#### AIM:
Give again, word for word, each line from the top of the listing through the line that holds "obj = add_object(name, to_world(points".

═════ DATA ═════

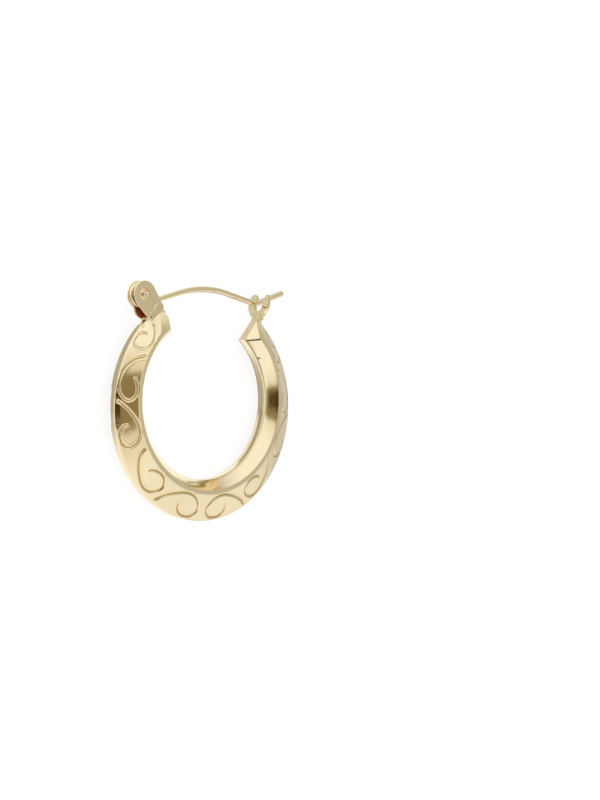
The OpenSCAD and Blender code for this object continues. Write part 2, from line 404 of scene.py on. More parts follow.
def hoop_half(name, side):
    """One of the hoop's two pressed shells: swept, engraved, with a mitred end each way."""
    share = np.linspace(-1, 1, SECTIONS)
    halved = (share[1:] + share[:-1]) / 2
    share = np.sort(np.concatenate([share, halved[:FINE_ENDS], halved[-FINE_ENDS:]]))
    edges = FRONT if side > 0 else BACK
    front, ridge_row, facet_start, facet_end = half_section(share, edges)
    facet = front[facet_start:facet_end]
    depth = groove_depth(facet.reshape(-1, 3)).reshape(facet.shape[:2]) + dent_depth(facet)
    press(facet, depth)
    bore_row = BORE_CUTS + ROUND_CUTS // 2
    inner = front[bore_row:ridge_row]
    place_at, half_width, deep = CREASE
    from_end = (1 - np.abs(share)) * math.radians(180 - BORE_END) * BORE_R
    crease = np.exp(-(((from_end - place_at) / half_width) ** 2))
    crease = crease * np.linspace(CREASE_TAPER, 1, len(inner))[:, None]
    press(inner, deep * crease)

    rings = rounded_ends(list(front.transpose(1, 0, 2)), edges)
    rim_row = facet_end + ROUND_CUTS // 2
    faces = shell_faces(len(rings), len(front), bore_row, ridge_row, rim_row)
    points = np.concatenate(rings)
    obj = add_object(name, to_world(points * [1, 1, side]), faces)

    # The engraved layer: the grooves' cut finish, and painted shade in them
    engraved = np.zeros(front.shape[:2])
    low, high, gain = LIGHTER_GROOVES
    bright = 1 - gain * ease((-share * (180 - RIM_END) - low) / (high - low))
    engraved[facet_start:facet_end] = np.clip(depth / GROOVE_DEPTH, 0, 1) * bright
    # Painted shade: dark in the crease at each end
    shaded = np.zeros(front.shape[:2])
    shaded[bore_row:ridge_row] = np.clip(CREASE_SHADE * crease, 0, 1)
    # Painted shade along the corner between the inner band and the inner facet
    dark, darker, low, spread = CORNER_SHADE
    corner_shade = dark + darker * ease((np.abs(share) * (180 - BORE_END) - low) / spread)
    shaded[bore_row:bore_row + 2] = np.maximum(shaded[bore_row:bore_row + 2], corner_shade)
    spare = (len(rings) - len(share)) // 2
    for layer, values in (("engraved", engraved), ("shaded", shaded)):
        add_layer(obj, layer, np.pad(values.T, ((spare, spare), (0, 0))))
    angle = np.degrees(np.arctan2(points[:, 0], -points[:, 1]))
    low, high, gain = DULLED
    add_layer(obj, "soldered", gain * ease((angle - low) / (high - low)))
    tidy_normals(obj)
    smooth(obj)
    corners = np.empty(len(obj.data.polygons), np.int32)
    obj.data.polygons.foreach_get("loop_total", corners)
    obj.data.polygons.foreach_set("use_smooth", corners == 4)
    return obj


# The small vent that was drilled for soldering: angle, share across the inner facet, radius, depth
# and how dark the painted shade in it is
VENT = (129.0, 0.15, 0.11, 0.3, 0.4)
# How far past a drilled hole's wall and end its painted shade reaches, against its radius and depth
PAST_WALL = 1.03
PAST_END = 1.01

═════

#### CORRECT RESULT:
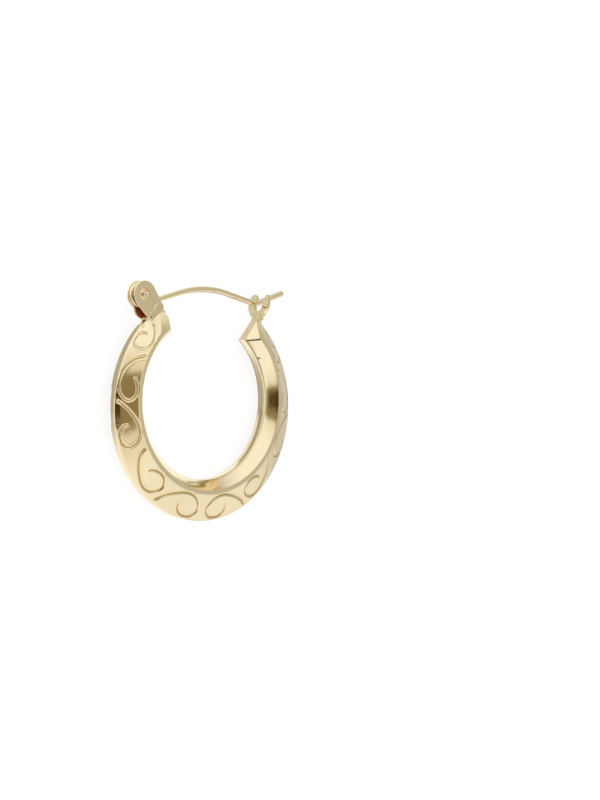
The OpenSCAD and Blender code for this object continues. Write part 2, from line 404 of scene.py on. More parts follow.
def hoop_half(name, side):
    """One of the hoop's two pressed shells: swept, engraved, with a mitred end each way."""
    share = np.linspace(-1, 1, SECTIONS)
    halved = (share[1:] + share[:-1]) / 2
    share = np.sort(np.concatenate([share, halved[:FINE_ENDS], halved[-FINE_ENDS:]]))
    edges = FRONT if side > 0 else BACK
    front, ridge_row, facet_start, facet_end = half_section(share, edges)
    facet = front[facet_start:facet_end]
    depth = groove_depth(facet.reshape(-1, 3)).reshape(facet.shape[:2]) + dent_depth(facet)
    press(facet, depth)
    bore_row = BORE_CUTS + ROUND_CUTS // 2
    inner = front[bore_row:ridge_row]
    place_at, half_width, deep = CREASE
    from_end = (1 - np.abs(share)) * math.radians(180 - BORE_END) * BORE_R
    crease = np.exp(-(((from_end - place_at) / half_width) ** 2))
    crease = crease * np.linspace(CREASE_TAPER, 1, len(inner))[:, None]
    press(inner, deep * crease)

    rings = rounded_ends(list(front.transpose(1, 0, 2)), edges)
    rim_row = facet_end + ROUND_CUTS // 2
    faces = shell_faces(len(rings), len(front), bore_row, ridge_row, rim_row)
    points = np.concatenate(rings)
    obj = add_object(name, to_world(points * [1, 1, side]), faces)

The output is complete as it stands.